───── Data block ─────
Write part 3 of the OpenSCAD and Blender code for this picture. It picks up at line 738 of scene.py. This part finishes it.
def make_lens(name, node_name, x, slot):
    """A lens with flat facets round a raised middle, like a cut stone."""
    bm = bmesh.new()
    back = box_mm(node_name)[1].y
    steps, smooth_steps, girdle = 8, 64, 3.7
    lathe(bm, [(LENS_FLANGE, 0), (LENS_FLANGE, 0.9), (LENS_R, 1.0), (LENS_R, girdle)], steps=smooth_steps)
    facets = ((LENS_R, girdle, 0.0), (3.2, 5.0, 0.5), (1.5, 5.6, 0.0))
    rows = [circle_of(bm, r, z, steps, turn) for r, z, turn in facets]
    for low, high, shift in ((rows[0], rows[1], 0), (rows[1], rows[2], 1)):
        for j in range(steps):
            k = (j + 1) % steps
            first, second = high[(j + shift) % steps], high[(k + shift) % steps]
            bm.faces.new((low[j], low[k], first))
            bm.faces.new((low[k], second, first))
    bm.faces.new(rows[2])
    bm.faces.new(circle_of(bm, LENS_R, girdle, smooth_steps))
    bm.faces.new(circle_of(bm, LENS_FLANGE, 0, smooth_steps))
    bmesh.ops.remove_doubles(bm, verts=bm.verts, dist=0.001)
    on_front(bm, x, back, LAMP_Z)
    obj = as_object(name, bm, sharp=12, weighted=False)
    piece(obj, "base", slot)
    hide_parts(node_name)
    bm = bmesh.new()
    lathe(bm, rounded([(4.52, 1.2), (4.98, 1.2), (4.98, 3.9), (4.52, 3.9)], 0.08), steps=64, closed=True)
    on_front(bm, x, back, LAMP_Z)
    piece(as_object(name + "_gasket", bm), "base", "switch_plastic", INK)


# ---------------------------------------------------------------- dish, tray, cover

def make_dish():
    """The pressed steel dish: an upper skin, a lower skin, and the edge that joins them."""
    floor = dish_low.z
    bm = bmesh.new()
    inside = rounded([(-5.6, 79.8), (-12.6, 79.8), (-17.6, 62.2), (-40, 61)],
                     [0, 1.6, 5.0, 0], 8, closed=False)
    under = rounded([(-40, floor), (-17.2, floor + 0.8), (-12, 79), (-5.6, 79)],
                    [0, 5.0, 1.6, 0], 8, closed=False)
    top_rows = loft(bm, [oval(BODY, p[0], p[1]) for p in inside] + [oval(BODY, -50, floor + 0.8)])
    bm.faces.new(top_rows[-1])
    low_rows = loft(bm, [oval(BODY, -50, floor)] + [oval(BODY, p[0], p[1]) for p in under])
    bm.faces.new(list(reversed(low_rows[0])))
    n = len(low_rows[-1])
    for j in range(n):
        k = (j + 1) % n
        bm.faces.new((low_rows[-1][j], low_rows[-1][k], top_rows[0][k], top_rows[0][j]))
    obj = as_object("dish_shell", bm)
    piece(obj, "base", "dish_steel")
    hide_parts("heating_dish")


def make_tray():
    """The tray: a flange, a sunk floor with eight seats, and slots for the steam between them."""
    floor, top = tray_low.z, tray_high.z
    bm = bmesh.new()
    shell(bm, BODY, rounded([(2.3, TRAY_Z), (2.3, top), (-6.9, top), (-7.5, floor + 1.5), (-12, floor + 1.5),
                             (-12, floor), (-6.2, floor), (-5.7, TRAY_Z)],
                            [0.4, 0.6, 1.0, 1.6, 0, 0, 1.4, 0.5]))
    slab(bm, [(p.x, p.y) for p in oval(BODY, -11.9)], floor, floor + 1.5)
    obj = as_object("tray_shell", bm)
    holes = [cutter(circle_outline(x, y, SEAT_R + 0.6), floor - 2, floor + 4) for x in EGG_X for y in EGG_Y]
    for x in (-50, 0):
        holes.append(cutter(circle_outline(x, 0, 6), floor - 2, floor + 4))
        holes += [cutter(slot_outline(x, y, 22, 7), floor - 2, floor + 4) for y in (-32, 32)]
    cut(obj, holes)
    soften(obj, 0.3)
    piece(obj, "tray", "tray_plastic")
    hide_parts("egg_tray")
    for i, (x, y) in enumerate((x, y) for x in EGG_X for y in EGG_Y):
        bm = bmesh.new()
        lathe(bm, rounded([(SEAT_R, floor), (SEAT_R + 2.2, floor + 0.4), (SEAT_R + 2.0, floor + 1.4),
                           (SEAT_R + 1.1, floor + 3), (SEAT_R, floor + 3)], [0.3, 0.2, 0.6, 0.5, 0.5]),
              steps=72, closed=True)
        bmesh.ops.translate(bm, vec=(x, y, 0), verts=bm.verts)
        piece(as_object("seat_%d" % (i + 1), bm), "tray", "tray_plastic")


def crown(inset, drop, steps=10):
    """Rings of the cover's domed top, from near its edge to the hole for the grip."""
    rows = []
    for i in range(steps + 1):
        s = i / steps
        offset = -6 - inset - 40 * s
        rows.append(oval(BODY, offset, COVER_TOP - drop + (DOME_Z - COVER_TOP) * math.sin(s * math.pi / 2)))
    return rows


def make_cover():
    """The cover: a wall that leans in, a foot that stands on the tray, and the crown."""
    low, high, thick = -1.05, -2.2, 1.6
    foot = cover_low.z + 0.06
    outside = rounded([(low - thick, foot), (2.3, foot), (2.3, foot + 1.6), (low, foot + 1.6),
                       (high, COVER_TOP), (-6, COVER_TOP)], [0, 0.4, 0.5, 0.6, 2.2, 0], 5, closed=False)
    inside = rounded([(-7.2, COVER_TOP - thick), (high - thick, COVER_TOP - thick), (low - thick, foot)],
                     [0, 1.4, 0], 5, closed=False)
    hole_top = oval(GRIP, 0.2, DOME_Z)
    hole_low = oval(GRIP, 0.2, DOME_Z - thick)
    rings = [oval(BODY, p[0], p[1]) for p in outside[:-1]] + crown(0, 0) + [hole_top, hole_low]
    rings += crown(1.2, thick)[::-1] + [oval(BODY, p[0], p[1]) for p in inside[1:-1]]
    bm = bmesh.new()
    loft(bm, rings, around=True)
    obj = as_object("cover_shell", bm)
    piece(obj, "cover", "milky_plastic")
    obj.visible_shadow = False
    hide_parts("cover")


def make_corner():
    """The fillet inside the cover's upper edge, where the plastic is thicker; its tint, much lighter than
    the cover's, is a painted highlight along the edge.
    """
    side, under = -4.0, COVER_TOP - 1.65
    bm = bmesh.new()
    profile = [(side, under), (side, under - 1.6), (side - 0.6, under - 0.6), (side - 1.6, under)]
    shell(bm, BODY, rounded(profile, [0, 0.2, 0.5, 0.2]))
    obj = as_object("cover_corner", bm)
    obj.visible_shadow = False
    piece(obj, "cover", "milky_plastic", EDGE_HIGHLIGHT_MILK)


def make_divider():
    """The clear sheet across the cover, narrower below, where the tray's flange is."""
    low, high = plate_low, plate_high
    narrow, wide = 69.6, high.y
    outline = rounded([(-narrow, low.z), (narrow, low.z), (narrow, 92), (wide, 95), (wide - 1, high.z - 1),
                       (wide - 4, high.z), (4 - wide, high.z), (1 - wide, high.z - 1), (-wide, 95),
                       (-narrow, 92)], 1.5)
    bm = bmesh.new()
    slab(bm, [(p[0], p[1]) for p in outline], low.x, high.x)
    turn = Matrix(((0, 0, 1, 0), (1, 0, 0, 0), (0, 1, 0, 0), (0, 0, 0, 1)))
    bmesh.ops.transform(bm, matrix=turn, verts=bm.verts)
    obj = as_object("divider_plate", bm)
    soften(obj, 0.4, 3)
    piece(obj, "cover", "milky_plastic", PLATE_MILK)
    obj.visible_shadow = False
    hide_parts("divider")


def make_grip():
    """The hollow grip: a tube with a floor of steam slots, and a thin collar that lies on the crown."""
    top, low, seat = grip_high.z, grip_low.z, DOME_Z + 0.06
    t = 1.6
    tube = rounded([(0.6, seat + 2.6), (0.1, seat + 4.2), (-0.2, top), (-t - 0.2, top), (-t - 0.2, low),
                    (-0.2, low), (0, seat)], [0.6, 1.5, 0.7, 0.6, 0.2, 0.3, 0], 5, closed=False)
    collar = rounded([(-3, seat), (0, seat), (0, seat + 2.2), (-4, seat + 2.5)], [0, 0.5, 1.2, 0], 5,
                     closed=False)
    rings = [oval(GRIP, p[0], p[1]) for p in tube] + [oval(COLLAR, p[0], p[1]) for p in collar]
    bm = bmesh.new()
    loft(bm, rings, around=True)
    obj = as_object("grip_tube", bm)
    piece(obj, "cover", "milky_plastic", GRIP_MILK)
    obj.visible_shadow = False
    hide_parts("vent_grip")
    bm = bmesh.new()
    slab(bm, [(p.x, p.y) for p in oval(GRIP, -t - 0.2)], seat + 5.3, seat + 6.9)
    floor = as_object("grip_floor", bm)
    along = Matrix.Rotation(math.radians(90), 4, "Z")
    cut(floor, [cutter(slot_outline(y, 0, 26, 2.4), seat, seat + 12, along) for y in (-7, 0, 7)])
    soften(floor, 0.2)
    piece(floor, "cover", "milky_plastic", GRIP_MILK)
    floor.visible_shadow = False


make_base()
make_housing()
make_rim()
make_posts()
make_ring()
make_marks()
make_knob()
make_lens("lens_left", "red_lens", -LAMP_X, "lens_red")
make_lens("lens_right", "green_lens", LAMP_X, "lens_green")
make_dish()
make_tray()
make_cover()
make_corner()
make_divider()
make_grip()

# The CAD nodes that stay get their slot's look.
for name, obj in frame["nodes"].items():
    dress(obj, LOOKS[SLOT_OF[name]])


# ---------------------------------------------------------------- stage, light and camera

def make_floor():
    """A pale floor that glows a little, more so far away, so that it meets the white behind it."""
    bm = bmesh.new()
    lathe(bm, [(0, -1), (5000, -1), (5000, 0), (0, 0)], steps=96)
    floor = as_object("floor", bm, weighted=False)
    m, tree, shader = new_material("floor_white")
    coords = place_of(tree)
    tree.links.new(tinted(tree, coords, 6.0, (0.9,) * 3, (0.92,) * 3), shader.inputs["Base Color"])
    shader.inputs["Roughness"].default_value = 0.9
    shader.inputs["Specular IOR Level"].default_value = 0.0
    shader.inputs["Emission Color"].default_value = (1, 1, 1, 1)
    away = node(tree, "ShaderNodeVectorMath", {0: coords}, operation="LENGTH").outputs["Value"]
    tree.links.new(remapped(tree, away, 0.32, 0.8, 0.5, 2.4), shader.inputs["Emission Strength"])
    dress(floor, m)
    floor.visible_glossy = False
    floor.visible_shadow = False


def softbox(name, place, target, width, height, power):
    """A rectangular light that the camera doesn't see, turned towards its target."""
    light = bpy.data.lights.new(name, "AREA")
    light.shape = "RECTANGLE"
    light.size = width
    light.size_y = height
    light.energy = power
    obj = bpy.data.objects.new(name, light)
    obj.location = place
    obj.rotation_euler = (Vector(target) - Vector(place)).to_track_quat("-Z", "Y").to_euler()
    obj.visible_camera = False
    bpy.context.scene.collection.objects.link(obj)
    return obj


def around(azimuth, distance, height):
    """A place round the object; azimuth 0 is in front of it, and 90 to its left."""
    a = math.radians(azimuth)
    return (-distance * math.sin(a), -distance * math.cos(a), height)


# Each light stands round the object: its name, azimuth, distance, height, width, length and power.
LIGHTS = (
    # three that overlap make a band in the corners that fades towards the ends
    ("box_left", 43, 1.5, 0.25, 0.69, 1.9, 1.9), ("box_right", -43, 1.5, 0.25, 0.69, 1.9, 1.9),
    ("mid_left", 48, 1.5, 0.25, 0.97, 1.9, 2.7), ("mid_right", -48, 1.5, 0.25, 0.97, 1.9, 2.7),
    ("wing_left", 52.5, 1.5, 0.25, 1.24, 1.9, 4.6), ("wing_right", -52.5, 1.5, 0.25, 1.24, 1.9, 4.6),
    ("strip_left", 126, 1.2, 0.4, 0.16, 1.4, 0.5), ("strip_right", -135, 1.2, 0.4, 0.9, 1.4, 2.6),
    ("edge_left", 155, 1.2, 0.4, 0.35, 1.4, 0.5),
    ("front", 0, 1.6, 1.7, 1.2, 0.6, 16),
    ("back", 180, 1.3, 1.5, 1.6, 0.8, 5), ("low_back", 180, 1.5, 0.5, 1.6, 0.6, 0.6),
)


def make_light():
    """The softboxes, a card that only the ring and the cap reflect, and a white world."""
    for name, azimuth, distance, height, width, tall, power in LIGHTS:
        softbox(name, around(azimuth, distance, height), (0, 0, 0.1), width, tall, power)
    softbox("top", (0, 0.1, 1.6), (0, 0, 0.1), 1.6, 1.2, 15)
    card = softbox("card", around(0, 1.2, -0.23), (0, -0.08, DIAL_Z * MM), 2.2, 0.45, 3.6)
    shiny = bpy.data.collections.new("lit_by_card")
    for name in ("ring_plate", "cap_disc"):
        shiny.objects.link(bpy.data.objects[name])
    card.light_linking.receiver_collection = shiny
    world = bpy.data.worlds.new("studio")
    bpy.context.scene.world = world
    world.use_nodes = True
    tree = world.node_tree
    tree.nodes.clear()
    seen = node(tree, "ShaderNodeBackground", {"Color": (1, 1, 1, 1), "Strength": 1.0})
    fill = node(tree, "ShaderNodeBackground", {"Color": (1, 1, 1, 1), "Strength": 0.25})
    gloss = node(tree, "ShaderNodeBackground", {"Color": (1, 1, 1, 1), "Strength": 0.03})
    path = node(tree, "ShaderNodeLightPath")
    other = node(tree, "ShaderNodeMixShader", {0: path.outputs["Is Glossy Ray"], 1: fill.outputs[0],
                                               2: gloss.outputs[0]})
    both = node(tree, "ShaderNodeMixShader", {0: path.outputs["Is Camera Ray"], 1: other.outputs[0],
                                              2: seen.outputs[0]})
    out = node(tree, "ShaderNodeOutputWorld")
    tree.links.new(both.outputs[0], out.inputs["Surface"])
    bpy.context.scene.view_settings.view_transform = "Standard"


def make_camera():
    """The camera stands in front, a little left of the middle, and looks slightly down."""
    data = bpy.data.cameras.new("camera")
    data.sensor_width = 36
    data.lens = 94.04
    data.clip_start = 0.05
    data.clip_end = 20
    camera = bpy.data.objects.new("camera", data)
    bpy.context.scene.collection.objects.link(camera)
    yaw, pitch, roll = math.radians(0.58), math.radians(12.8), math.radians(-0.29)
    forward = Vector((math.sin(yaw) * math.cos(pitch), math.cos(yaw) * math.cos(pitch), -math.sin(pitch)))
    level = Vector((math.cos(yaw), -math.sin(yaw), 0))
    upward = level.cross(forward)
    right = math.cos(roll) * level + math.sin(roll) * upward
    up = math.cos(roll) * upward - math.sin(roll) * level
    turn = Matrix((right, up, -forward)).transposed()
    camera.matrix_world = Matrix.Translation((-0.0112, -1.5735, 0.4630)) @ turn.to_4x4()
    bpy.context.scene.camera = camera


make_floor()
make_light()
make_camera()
─────
Aim >> Look at the material above and copy, word for word, its lines from the first through the one containing "dish, tray, cover".

Solution >>
Write part 3 of the OpenSCAD and Blender code for this picture. It picks up at line 738 of scene.py. This part finishes it.
def make_lens(name, node_name, x, slot):
    """A lens with flat facets round a raised middle, like a cut stone."""
    bm = bmesh.new()
    back = box_mm(node_name)[1].y
    steps, smooth_steps, girdle = 8, 64, 3.7
    lathe(bm, [(LENS_FLANGE, 0), (LENS_FLANGE, 0.9), (LENS_R, 1.0), (LENS_R, girdle)], steps=smooth_steps)
    facets = ((LENS_R, girdle, 0.0), (3.2, 5.0, 0.5), (1.5, 5.6, 0.0))
    rows = [circle_of(bm, r, z, steps, turn) for r, z, turn in facets]
    for low, high, shift in ((rows[0], rows[1], 0), (rows[1], rows[2], 1)):
        for j in range(steps):
            k = (j + 1) % steps
            first, second = high[(j + shift) % steps], high[(k + shift) % steps]
            bm.faces.new((low[j], low[k], first))
            bm.faces.new((low[k], second, first))
    bm.faces.new(rows[2])
    bm.faces.new(circle_of(bm, LENS_R, girdle, smooth_steps))
    bm.faces.new(circle_of(bm, LENS_FLANGE, 0, smooth_steps))
    bmesh.ops.remove_doubles(bm, verts=bm.verts, dist=0.001)
    on_front(bm, x, back, LAMP_Z)
    obj = as_object(name, bm, sharp=12, weighted=False)
    piece(obj, "base", slot)
    hide_parts(node_name)
    bm = bmesh.new()
    lathe(bm, rounded([(4.52, 1.2), (4.98, 1.2), (4.98, 3.9), (4.52, 3.9)], 0.08), steps=64, closed=True)
    on_front(bm, x, back, LAMP_Z)
    piece(as_object(name + "_gasket", bm), "base", "switch_plastic", INK)


# ---------------------------------------------------------------- dish, tray, cover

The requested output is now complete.